The Hindutva acharya, MS Golwalkar, argues that “a territory was not a nation; a people constituted a nation. Who were this people? In the Indian case, Hindus.”
And Veer Savarkar, the man credited for creating Hindutva, argued that the rights that Hindus deserve to enjoy as a majority under a democratic and legal framework can never be denied, and are the primary impetus for the Hindu national project. In forming a new nation-state that guarantees constitutionally equal citizenship, Savarkar declared that “minorities no longer need special rights”.
In 2019, the Hindutva-led government proposed the Citizenship Amendment Act as a practical step towards realising a Hindu nation. When it comes to the “Hindu Nation”, it is evident that one becomes an Indian only when one becomes a Hindu.
The Muslim status
Gyanendra Pandey, a prominent Indian political and social thinker, enquires whether a Muslim can become an Indian. He points out: “All Hindus naturally become nationalists by the mere fact of being Hindu, while Muslims also become communalist by the very mere fact [of being Muslim]. To avoid this, Muslims must constantly prove that they are nationalists.”
Another prominent socio-political thinker in India, Professor G Aloysius, also pointed out in his study “Nationalism without a Nation in India” that Indian nationalism was formed in response to British colonial occupation and to protect the interests of upper-caste Hindus in India.
Another important historical premise on which the Citizenship Amendment Act was built followed the formation of Pakistan in 1947. The remaining Muslims in India would only be granted suspicious citizenship preventing their integration into Indian nationalism. Muslims were the racial counterparts of Indian nationalism, leading to current policies rendering them stateless in their own country.
The Supreme Court’s verdict in 2019 awarding the land of the Babri Masjid mosque to the Ram Temple and acquitting the Hindutva culprits who demolished the Babri Masjid in 1992 was a blatant legal injustice denying Muslims their religious rights – a perpetuation of the state’s systemic attacks on Islamic religious institutions.
The 2022 court order which banned hijab in the name of dress codes in educational institutions in Karnataka state was also driven by Hindutva forces. Ironically, despite their opposition to the headscarf for its violation of school “uniforms”, Hindutva followers commonly wear saffron shawls not considered a religious necessity in India.
The Babri judgement and the ban on the hijab are unmistakable markers of the denial of religious and cultural rights to Muslims. The Karnataka high court ruled that the hijab was not an essential religious practice, declaring that the courts – not religious authorities – would decide such matters.
The high court upheld this ruling denying Muslims their dress requirements while allowing other minorities such Sikhs to maintain their turbans in Indian institutions. Though there have been many institutions where the hijab is banned in the name of uniforms, this was the first time a court order has imposed a legal ban.
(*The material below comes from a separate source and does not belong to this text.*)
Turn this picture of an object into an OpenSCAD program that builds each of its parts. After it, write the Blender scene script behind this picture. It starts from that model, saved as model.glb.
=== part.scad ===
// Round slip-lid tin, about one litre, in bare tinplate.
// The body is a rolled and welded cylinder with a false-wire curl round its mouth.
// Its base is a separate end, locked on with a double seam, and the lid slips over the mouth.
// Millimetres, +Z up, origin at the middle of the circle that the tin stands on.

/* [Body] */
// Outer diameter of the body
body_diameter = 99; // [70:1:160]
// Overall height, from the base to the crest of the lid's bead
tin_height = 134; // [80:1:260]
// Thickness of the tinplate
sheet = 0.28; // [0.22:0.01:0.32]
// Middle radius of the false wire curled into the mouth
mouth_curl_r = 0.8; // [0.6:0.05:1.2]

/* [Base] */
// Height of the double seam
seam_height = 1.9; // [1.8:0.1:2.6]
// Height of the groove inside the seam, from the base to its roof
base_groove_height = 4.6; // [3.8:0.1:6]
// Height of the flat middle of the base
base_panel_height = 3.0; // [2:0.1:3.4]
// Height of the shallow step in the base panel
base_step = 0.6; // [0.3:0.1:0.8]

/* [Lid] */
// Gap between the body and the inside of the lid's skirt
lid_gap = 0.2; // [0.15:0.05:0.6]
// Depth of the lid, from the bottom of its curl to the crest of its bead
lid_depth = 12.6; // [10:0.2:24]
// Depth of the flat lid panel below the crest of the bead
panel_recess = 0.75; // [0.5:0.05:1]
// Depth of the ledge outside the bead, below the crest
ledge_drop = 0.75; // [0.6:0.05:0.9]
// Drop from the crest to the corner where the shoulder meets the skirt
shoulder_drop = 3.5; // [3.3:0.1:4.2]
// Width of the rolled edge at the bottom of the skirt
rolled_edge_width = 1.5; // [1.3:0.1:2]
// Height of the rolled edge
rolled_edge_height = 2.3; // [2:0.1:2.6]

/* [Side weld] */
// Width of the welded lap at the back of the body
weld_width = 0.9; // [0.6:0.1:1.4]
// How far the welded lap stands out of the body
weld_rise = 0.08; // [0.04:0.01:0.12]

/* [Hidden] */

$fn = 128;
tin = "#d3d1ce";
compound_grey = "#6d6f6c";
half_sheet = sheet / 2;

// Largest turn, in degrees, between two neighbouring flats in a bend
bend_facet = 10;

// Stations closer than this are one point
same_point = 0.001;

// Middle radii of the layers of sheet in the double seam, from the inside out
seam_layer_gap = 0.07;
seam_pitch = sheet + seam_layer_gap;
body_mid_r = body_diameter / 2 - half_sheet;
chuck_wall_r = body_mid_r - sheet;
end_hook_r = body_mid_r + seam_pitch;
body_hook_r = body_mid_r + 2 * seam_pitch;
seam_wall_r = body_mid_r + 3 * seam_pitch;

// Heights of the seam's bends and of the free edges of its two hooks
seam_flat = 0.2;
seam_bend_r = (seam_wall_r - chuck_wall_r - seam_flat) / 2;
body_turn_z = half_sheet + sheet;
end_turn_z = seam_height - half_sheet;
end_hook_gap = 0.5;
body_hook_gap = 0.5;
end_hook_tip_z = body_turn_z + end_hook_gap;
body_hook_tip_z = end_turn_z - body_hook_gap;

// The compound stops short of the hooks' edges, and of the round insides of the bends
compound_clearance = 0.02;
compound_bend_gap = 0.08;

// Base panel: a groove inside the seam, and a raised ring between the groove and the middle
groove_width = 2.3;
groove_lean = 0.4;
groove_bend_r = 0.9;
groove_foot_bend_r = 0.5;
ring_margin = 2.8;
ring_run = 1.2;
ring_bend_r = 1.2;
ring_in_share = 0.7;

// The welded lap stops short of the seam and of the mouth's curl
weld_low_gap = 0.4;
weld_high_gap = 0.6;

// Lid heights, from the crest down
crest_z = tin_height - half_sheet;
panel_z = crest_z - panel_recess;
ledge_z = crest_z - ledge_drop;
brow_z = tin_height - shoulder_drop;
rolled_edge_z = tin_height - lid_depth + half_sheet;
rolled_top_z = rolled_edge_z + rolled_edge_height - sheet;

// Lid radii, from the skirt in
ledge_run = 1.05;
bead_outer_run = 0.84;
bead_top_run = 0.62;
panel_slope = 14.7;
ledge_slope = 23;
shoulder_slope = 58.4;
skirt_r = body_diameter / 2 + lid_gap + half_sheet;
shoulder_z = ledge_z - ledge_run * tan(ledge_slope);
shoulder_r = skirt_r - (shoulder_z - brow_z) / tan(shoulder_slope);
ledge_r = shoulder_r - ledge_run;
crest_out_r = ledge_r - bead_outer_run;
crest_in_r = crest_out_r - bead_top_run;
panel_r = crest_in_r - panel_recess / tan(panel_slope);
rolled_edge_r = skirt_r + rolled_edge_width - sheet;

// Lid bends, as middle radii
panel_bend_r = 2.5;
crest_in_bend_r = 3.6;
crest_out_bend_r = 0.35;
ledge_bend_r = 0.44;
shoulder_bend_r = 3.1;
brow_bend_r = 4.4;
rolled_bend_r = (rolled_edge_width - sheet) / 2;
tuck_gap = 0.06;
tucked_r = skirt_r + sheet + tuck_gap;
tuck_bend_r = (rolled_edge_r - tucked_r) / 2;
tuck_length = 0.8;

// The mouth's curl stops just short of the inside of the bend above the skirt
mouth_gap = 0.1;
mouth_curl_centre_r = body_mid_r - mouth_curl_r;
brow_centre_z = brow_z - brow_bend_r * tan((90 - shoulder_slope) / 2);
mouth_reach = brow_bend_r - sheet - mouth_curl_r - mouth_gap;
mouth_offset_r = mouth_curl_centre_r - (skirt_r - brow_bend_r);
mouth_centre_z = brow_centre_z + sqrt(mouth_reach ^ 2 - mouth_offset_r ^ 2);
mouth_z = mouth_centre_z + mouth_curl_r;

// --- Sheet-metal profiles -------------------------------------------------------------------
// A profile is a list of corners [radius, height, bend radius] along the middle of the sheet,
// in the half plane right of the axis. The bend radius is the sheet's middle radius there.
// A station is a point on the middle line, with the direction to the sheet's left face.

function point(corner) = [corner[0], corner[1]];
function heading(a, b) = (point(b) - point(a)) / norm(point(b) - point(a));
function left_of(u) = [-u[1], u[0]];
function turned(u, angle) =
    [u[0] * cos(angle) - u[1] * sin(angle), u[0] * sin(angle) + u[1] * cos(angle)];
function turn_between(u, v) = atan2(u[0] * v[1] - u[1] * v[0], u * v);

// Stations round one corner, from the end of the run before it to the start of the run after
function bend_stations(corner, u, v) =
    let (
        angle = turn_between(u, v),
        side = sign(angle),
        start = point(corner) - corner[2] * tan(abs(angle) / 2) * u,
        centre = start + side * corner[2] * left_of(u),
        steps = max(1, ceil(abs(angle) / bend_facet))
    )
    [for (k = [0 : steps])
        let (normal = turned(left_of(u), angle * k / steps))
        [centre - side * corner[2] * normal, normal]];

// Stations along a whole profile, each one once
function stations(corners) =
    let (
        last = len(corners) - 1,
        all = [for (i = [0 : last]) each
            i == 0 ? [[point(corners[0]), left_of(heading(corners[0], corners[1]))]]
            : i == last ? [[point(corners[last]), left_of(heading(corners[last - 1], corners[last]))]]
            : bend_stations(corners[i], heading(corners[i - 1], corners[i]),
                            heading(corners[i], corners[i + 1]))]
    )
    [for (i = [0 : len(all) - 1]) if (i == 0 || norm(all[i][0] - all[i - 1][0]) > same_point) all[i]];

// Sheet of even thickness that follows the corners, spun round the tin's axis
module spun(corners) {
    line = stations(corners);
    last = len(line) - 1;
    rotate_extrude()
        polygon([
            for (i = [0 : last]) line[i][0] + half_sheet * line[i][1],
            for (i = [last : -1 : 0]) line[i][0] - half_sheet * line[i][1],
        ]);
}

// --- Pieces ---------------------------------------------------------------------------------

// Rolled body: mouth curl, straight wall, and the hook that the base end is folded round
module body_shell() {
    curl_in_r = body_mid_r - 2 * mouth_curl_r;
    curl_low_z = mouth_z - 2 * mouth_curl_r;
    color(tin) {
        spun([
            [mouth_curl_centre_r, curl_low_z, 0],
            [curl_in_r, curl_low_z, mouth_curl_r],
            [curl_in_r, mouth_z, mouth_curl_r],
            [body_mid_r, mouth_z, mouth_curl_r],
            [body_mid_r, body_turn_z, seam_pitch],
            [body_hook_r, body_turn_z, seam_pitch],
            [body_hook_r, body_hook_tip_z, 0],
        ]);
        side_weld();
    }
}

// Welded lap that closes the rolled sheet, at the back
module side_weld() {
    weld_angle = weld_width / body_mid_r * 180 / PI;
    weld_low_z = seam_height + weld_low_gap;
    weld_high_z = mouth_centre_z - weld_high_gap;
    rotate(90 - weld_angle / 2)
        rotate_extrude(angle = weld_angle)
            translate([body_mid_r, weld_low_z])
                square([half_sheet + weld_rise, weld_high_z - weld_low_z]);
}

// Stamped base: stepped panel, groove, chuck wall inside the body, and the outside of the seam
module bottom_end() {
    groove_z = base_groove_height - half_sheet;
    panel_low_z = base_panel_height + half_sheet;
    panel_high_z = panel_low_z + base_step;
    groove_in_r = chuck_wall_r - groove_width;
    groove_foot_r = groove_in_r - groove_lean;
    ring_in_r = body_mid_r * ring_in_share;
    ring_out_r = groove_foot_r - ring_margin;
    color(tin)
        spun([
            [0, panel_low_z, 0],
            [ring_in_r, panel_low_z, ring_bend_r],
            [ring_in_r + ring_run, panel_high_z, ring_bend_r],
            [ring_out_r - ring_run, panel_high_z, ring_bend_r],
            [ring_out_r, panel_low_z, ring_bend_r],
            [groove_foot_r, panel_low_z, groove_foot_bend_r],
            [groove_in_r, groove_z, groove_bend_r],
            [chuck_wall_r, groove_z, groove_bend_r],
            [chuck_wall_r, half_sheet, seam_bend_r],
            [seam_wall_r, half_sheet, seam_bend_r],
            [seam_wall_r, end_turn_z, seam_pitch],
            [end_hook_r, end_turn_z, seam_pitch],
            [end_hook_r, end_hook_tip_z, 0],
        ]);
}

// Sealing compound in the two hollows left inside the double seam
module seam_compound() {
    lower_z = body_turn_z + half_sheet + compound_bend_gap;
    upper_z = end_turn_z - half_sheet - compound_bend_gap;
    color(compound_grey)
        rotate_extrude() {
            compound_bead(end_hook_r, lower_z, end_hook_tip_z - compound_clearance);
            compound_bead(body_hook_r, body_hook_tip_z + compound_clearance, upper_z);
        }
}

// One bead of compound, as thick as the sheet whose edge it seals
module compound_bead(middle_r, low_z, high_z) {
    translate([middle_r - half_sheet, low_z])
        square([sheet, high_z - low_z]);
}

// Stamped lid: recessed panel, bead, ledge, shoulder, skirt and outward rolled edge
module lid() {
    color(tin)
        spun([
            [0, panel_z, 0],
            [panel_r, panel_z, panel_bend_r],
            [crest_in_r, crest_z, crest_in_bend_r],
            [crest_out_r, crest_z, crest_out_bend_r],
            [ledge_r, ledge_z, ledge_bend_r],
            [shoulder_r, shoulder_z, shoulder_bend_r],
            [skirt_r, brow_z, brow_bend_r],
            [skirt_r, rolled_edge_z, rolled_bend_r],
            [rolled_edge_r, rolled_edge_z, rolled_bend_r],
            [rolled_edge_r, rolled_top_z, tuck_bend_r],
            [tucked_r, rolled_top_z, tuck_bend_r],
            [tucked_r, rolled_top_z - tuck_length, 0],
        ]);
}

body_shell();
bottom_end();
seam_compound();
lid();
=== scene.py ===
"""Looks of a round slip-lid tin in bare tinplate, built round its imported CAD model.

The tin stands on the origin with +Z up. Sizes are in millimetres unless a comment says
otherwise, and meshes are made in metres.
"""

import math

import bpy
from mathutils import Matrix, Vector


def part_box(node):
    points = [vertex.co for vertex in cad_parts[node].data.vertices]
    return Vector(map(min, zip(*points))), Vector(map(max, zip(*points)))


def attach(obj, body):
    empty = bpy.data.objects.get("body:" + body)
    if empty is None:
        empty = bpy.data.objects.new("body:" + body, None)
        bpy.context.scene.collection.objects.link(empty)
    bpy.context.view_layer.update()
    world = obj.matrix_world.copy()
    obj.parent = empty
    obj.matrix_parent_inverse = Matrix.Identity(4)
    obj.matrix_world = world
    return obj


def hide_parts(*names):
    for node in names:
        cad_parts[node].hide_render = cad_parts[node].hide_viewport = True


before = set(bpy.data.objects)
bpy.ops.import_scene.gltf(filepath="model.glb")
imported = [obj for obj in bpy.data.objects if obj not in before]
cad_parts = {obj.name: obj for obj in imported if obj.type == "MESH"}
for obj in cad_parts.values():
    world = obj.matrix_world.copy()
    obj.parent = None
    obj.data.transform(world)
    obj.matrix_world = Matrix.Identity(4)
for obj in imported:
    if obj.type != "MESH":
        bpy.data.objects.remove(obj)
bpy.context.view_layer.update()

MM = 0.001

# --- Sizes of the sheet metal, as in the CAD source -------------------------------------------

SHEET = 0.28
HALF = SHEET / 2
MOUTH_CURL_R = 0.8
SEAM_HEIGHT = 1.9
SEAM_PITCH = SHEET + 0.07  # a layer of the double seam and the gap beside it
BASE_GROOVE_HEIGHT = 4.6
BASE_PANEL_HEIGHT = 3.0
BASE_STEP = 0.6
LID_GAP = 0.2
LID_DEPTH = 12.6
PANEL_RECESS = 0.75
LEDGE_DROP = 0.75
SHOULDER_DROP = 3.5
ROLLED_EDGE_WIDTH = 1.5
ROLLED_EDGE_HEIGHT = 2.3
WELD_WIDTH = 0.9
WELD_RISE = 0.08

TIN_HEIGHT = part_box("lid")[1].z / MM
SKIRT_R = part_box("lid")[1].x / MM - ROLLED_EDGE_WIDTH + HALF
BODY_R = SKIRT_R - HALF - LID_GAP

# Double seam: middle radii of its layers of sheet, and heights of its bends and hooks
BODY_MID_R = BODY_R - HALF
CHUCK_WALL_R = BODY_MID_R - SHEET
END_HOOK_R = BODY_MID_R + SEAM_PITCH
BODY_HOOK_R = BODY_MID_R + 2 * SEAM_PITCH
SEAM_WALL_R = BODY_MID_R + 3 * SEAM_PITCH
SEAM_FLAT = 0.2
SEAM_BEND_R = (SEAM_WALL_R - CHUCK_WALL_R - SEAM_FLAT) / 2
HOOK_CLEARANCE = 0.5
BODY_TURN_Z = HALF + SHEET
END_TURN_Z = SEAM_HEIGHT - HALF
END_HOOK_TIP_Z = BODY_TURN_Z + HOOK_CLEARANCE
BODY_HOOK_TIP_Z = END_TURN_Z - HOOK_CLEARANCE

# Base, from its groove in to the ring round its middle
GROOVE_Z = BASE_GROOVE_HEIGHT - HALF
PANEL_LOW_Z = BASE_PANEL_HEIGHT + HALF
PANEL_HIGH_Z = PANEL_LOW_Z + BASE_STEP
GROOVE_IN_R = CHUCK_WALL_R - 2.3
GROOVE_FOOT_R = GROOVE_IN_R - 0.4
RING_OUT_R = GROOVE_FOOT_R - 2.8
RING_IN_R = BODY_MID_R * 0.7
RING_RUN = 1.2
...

The politics of the ‘enemy’
The Islamophobia driving Hindutva policies is not limited to India’s far right. Political anthropologist Irfan Ahmad developed a critical framework to understand Indian politics using Reinhart Koselleck’s concept of conflict. He observes that, beyond superficial differences, all parties ideologically convene on the politics of the “enemy”.
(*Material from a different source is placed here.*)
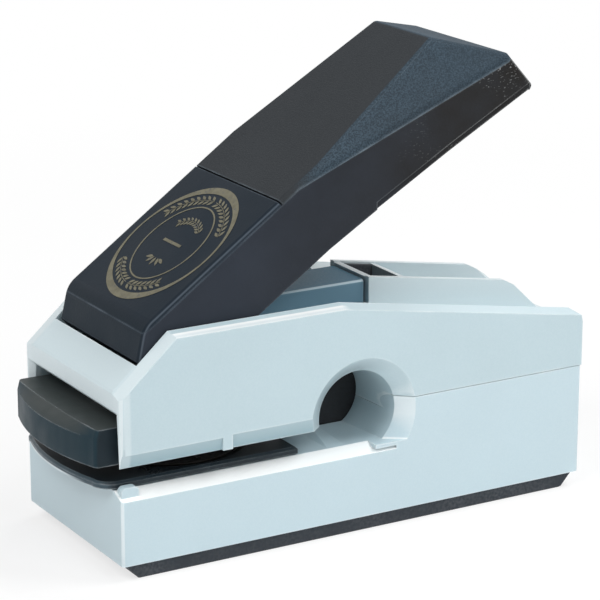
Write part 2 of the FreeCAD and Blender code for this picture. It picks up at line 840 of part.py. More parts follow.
# ------------------------------------------------------ ram and upper holder
def build_upper_holder():
    low = bowed_plate(holder_front, holder_bow, holder_back, tray_half, holder_corner,
                      holder_bottom)
    crease = bowed_plate(holder_front, holder_bow, holder_back, tray_half, holder_corner,
                         holder_top - holder_bevel)
    high = bowed_plate(holder_front_top, holder_bow_top, holder_back, tray_half, holder_corner,
                       holder_top)
    holder = join(Part.makeLoft([low, crease], True, True),
                  [Part.makeLoft([crease, high], True, True)])
    slot_start = platen_start - slide_gap
    neck = band(slot_start, holder_back + 1, key_neck_half + slide_gap,
                holder_top - hanger_neck_depth, holder_top + 1)
    foot_top = platen_bottom - hanger_neck_depth + slide_gap
    foot = band(slot_start, holder_back + 1, key_foot_half + slide_gap,
                foot_top - hanger_foot_depth - 2 * slide_gap, foot_top)
    holder = holder.cut(neck).cut(foot)
    holder = holder.cut(rod_z(ram_station, 0, die_radius, holder_bottom - 1,
                              holder_bottom + upper_die_thickness))
    for side in (-1, 1):
        holder = holder.cut(rod_z(ram_station, side * peg_offset, peg_radius, holder_bottom,
                                  holder_bottom + upper_die_thickness + peg_length
                                  + blind_gap))
    return holder


def build_platen():
    plate = band(platen_start, platen_end, platen_half, platen_bottom, platen_top)
    uprights = [e for e in plate.Edges if abs(e.tangentAt(e.FirstParameter).z) > 0.9]
    plate = plate.makeFillet(platen_corner, uprights)
    neck_bottom = platen_bottom - hanger_neck_depth
    neck = band(platen_start, platen_end, key_neck_half, neck_bottom, platen_bottom + overlap)
    foot = band(platen_start, platen_end, key_foot_half, neck_bottom - hanger_foot_depth,
                neck_bottom)
    plate = join(plate, [neck, foot])
    return plate.cut(rod_z(ram_station, 0, spigot_radius, neck_bottom - hanger_foot_depth - 1,
                           platen_top + 1))


def build_ram_shaft():
    shaft = rod_z(ram_station, 0, shaft_radius, platen_top, cap_bottom)
    spigot = rod_z(ram_station, 0, spigot_radius,
                   platen_bottom - hanger_neck_depth, platen_top + overlap)
    shaft = join(shaft, [spigot])
    return shaft.cut(rod_z(ram_station, 0, cap_stem_radius, cap_bottom - cap_stem_length,
                           cap_bottom + 1))


def build_ram_cap():
    cap = rod_z(ram_station, 0, cap_radius, cap_bottom, cap_top)
    rim = [e for e in cap.Edges if e.BoundBox.ZMin > cap_top - 0.01]
    cap = cap.makeChamfer(cap_rim, rim)
    stem = rod_z(ram_station, 0, cap_stem_radius, cap_bottom - cap_stem_length + blind_gap,
                 cap_bottom + overlap)
    return join(cap, [stem])


def build_stop_buffer():
    """Grooved rubber block in the well between the fins, behind the handle."""
    start = hump_station + bulkhead_thickness + buffer_gap
    end = well_end - buffer_gap
    reach = hump_half - hump_wall - buffer_gap
    block = well_block(start, end, reach, dish_depth, buffer_drop)
    groove = well_block(start - 1.0, end + 1.0, reach - buffer_cheek, buffer_groove, -1.0)
    return block.cut(groove)


def build_spine_cover():
    """Smoked cover that sits on the pocket floor over the spine of the casting."""
    cover = band(cover_start, pocket_end - run_gap, cover_half, floor_height + run_gap,
                 cover_top)
    edges = [e for e in cover.Edges
             if e.CenterOfMass.z > cover_top - 0.1
             and abs(e.tangentAt(e.FirstParameter).x) > 0.9]
    cover = cover.makeFillet(cover_round, edges)
    return cover.cut(band(cover_start - 1.0, pocket_end + 1.0, spine_half + frame_gap,
                          floor_height - 1.0, beam_top + frame_gap))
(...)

Ahmad examines how the otherisation of Islam and Muslims in India is not only a Hindutva phenomenon, but also an integral part of India’s political psyche.
Anti-fascist and opposition groups such as mainstream feminists, the liberal media, constitutionalists, secularists, and the left liberals, also promote Islamophobic narratives. In varying ways, they deny Muslim identity, fear Muslim organisations, and dehumanise Muslim religiosity.
For example, many mainstream anti-fascist allies in India portray the hijab as a sign of oppression of Muslim women and thus encourage them to remove their hijab in progressive and secular spaces like educational institutions. Indian feminism is also largely rooted in western ideas and advances orientalist stereotypes of the “oppressed Muslim woman” and the “oppressive Muslim man”.
Last year, even after hundreds of Muslim women activists were put up for “auction” on apps like “Sulli Deals” and “Bulli Bai”, mainstream feminists were silent. Though the “protection of women” is a driving principle of mainstream feminism in India, they did not take up this issue as they might not have found a Muslim villain.
It should be noted that feminist discourse in India was defined under the upper-caste Hindu gaze.
Similarly, anti-Hindutva groups have failed to put forward a project to “de-radicalise” Hindutva followers culturally and religiously, even though they are the largest violent mob in India. In their definition, it is only Muslims who are subject to radicalisation and threaten national security; violence perpetrated by Hindutva forces is politically motivated.
This approach is widely criticised by Muslim intellectuals and scholars.
A declaration of war
When Indian Muslims and Islamic universities staged massive protests opposing the government’s plan to deport Muslims under the Citizenship Amendment Act, leaders were imprisoned under draconian laws including the National Security Act (NSA) and the Unlawful Activities Prevention Act (UAPA).
Though Hindutva forces have not yet been able to practically enforce the Citizenship Amendment Act, the current bulldozing policy is a declaration of war on Muslims, destroying their foundation for stability and even life.
All concepts, ideas, and institutions that constitute the modern nation state such as liberal democracy, secularism, and the rule of law, have been mute spectators in front of the Muslim genocidal project. But the support from individuals and groups internationally has been a great inspiration to Indian Muslims.
Beneath the rubble of their bulldozed homes and mosques, Muslims in India have cultivated a culture of resistance. Determined to live, Indian Muslims will continue fighting for their existence while writing their own history of struggle against injustice.